Weeks before the most anticipated day, we rehearsed two “graduation songs” (If We Hold on Together and The Greatest Love of All) which until now I still remember very clearly–both the lyrics and the melody. Our teachers painstakingly taught us how to pronounce the words correctly.  Mrs. Lilinda Golloso repeatedly told us to say MOUNT’NS and not MOUNTAYNS.

During the Closing Ceremonies, everyone was in high spirits except for me. I was disappointed– terribly disappointed. I felt bitter that time despite the two medals I received—a bronze medal for being the first honorable mention, and one gold medal for being the representative of our district to a science quiz bee.  In my mind, my teachers “cheated” me. I knew I wasn’t the best pupil, but I knew I was the second best among us.

I told mama and papa about my disappointment, but they just smiled at me; they were happy for what I achieved. They were proud of me. That’s what mattered.

From the processional down to the recessional, I wasn’t excited. But I could see that all parents were. We, the graduates, were there… just there trying to remember all the things we had to do. It was more of a performance.  There were speeches. There were rounds of applause. It was an academic pageantry that I wanted to erase from my memory.

That childhood angst lingered for more than a decade. I just couldn’t see beyond the end of my nose. Acceptance, or should I say “closure,” came only some years ago when I personally witnessed how academic rankings were actually done. It was far more complicated than I thought. That  gave me a blast of the past with a twist I failed to recognize.

Maybe it’s too late for me to personally extend my gratitude to my teachers back then at BNCS-A. After all, without them, I wouldn’t have learned the ropes of the English language. My elementary school teachers, for sure, played a pivotal role in shaping my future. That’s a fact of life I can’t deny. And that’s something I should forever be grateful.

Some of them are no longer with us mortals; some of them are now enjoying their retirement days. Some of them may still remember me: the lanky boy who didn’t copy the notes written on the board. I do still remember most of them. Who could forget, for example, our math teacher from  the 5th grade to the 6th grade? Her weapon was not the quintessential rod or stick –which every school teacher had that time–which could leave a bruise on our skin when we’re hit, but her (right?) thumb and index finger that could skillfully grab our sideboards …to either pull them up or down.  Addaayy!!

There’s, of course, our SIBIKA teacher who was fond of delivering monologues mouthing out all the names, places, and dates he could muster from our textbook.

(to be continued)

1 Comment

Filed under Friends and Opinions, Oliver Geronilla's Column, Over a Cup of Coffee

One response to “In Not So Recent Memory

  1. The same situation, Oliver. I felt the same during our highschool graduation at CIC and I was also first honorable mention though I was told by one of my teachers that I deserved to be the second best gradewise only that I did not attend the World Scout Jamboree in Mt. Makiling for it was simply very expensive for my parents at that time. Though I was not really interested in grades and rankings already at that time for I was more of a rebel, I somehow found myself to be always one among those at the class frontline.
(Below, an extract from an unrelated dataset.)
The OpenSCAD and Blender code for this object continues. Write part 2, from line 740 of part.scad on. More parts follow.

So, I went over this highschool angst experience emotionally quite fast but found myself- looking back now- to have rationalized the whole thing later on as I delved into the Marxist’s ideas of “class” struggles during my college years with that highschool experience being confirmed through Marx’s idea that “It is not the consciousness of men that determines their being, but, on the contrary, their social being that determines their consciousness. . . .” (dialectical materialism)

    This first Marxian lesson in Bulan on social inequality and social nausea is also illustrated in his words: A house may be large or small; as long as the neighboring houses are likewise small, it satisfies all social requirement for a residence. But let there arise next to the little house a palace, and the little house shrinks to a hut. The little house now makes it clear that its inmate has no social position at all to maintain, or but a very insignificant one; and however high it may shoot up in the course of civilization, if the neighboring palace rises in equal or even in greater measure, the occupant of the relatively little house will always find himself more uncomfortable, more dissatisfied, more cramped within his four walls.”
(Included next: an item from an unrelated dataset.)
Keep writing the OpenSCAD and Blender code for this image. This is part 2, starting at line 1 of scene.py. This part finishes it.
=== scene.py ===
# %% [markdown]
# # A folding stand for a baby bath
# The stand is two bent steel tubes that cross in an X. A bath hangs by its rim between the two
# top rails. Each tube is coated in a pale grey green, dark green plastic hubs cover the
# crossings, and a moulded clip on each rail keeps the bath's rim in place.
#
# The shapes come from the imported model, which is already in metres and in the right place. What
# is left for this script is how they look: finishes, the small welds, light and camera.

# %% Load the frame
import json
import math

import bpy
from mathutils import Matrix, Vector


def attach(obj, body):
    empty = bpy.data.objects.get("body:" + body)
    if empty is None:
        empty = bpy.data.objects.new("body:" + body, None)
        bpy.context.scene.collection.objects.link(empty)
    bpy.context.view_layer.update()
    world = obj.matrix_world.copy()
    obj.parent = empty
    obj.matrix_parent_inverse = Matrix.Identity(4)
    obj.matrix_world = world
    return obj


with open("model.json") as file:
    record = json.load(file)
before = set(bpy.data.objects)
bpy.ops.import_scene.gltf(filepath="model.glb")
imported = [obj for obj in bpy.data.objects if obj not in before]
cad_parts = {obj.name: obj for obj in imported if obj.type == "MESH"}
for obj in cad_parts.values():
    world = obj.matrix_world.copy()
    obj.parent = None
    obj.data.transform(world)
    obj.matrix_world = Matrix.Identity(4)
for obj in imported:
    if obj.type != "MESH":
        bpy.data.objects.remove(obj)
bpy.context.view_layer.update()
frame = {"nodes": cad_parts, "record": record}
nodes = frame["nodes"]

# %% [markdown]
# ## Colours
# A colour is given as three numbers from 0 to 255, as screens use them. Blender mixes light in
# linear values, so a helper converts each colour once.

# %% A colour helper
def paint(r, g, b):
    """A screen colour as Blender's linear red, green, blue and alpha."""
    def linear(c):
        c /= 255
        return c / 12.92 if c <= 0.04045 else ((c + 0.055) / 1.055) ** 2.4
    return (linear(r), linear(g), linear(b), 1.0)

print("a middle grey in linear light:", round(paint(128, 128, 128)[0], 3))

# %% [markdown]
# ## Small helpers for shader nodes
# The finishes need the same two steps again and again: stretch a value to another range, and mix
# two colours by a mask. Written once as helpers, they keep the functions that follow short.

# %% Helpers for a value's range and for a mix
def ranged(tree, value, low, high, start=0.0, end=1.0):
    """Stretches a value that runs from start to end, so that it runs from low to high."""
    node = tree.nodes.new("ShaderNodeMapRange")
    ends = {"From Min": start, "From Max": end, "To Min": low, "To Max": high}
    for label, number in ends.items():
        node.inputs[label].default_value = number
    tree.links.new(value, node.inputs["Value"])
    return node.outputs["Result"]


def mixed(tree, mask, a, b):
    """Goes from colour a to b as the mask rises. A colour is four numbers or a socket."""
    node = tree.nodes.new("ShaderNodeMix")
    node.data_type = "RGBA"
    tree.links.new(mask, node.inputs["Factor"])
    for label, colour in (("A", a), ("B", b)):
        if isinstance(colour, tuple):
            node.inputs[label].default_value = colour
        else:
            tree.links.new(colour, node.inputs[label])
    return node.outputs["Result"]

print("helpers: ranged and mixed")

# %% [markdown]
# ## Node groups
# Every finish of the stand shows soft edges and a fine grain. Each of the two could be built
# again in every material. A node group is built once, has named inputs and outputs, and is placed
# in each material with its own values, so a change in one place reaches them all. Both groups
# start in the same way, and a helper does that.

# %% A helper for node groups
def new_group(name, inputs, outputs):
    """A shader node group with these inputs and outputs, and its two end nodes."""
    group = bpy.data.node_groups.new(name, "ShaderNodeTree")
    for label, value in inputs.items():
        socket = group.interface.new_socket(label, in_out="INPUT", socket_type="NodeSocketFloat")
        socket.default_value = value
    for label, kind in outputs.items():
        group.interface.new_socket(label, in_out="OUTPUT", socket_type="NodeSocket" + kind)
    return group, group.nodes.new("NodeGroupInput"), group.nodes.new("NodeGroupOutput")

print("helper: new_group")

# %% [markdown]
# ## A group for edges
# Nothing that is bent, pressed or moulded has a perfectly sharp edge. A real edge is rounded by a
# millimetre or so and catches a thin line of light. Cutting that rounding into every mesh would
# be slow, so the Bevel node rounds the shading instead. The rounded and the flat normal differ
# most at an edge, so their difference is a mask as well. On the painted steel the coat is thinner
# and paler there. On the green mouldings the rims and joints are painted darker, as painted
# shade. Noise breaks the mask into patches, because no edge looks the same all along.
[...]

    Todate, this social inequality still exists in Bulan as in every part of this world only that perhaps this social nausea is harder in countries like the Philippines, hence the class struggle continues.
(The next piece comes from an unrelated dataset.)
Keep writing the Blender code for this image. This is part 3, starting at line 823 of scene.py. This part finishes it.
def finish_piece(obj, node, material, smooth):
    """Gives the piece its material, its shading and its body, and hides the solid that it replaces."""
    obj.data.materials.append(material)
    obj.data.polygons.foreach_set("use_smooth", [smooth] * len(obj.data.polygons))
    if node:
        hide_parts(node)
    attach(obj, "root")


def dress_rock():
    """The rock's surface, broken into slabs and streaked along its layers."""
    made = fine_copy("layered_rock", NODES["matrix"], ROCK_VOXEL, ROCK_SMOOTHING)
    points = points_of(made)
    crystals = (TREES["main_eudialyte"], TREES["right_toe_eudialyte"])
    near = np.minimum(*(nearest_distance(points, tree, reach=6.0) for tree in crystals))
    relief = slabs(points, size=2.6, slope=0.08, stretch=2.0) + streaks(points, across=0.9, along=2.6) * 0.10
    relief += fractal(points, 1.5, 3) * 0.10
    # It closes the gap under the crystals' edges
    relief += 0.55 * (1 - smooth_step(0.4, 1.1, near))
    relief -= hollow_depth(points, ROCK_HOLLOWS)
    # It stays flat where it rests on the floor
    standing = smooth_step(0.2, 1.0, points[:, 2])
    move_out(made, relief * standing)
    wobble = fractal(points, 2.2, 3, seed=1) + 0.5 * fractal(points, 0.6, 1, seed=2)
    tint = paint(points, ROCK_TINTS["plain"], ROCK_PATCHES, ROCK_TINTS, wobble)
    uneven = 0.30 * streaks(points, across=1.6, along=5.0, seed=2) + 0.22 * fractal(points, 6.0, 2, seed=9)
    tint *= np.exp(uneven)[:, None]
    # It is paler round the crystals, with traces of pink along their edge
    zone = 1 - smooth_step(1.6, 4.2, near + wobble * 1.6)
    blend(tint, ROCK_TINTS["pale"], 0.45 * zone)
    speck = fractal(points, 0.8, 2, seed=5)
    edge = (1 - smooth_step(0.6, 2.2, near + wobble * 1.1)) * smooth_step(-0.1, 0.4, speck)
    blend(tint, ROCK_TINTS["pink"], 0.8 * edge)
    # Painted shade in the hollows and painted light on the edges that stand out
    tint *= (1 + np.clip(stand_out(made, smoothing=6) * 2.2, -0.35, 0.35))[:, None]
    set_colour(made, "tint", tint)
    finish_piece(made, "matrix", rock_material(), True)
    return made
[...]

    And if man’s interpretation of history is unconsciously determined by the economic structures of his time, then I also believe that the individual’s Weltanschauung is to a greater extent also influenced by his age and developmental stage. Jungian psychology speaks of extroverted orientation of psychic energy, or outside- world orientation (hence, materialistic) of the youth and introverted orientation in late adulthood, or inner-self orientation, hence value or spiritual orientation.

    So, as for me, all those things that happened In Not So Recent Memory are just files occupying my past, the past being getting larger and larger and the future kleiner und kleiner (smaller and smaller) with the progress of my time. Pessimistic this may seem, yet it is not. For though time and space left are not much as was consumed by the past, the quality of things being done and stored at present are focused and simplified. Hence, in effect, it’s really more about the quality of the present life, of how simplier you become with age and make more out of less.

    This developmental reality explains- in my view- why communism can never be implemeted by whatever intensity of force or systematic indoctrination into any society that’s not ripe enough to incorporate it in its visceral and mental system. Communism as envisioned by Marx was actually a very “spiritual” system, a social system based on mutual respect and compassion and of highest freedom. The reason perhaps why the ageing Karl Marx denied being a Marxist himself, when we refer to Marxism as understood and implemented by people who did not really understand it.

    Back to my present personal reality and how it relates now to Bulan politics.
    Well, you may have noticed that I have distanced myself from Bulan politics for the simple reason that I came to realize that it’s foolishness and a real waste of time to criticize mediocre politicians and public servants all the time for you’ll end up writing unpleasant and mediocre things ultimately.

    I’ll just wait for the time when intelligent and compassionate public servants shall start leading our people for by then we shall be starting writing pleasant and intelligent comments- and that would be worth spending our time. Corrupt Bulan politicians do not deserve attention.This is one way of making more out of less.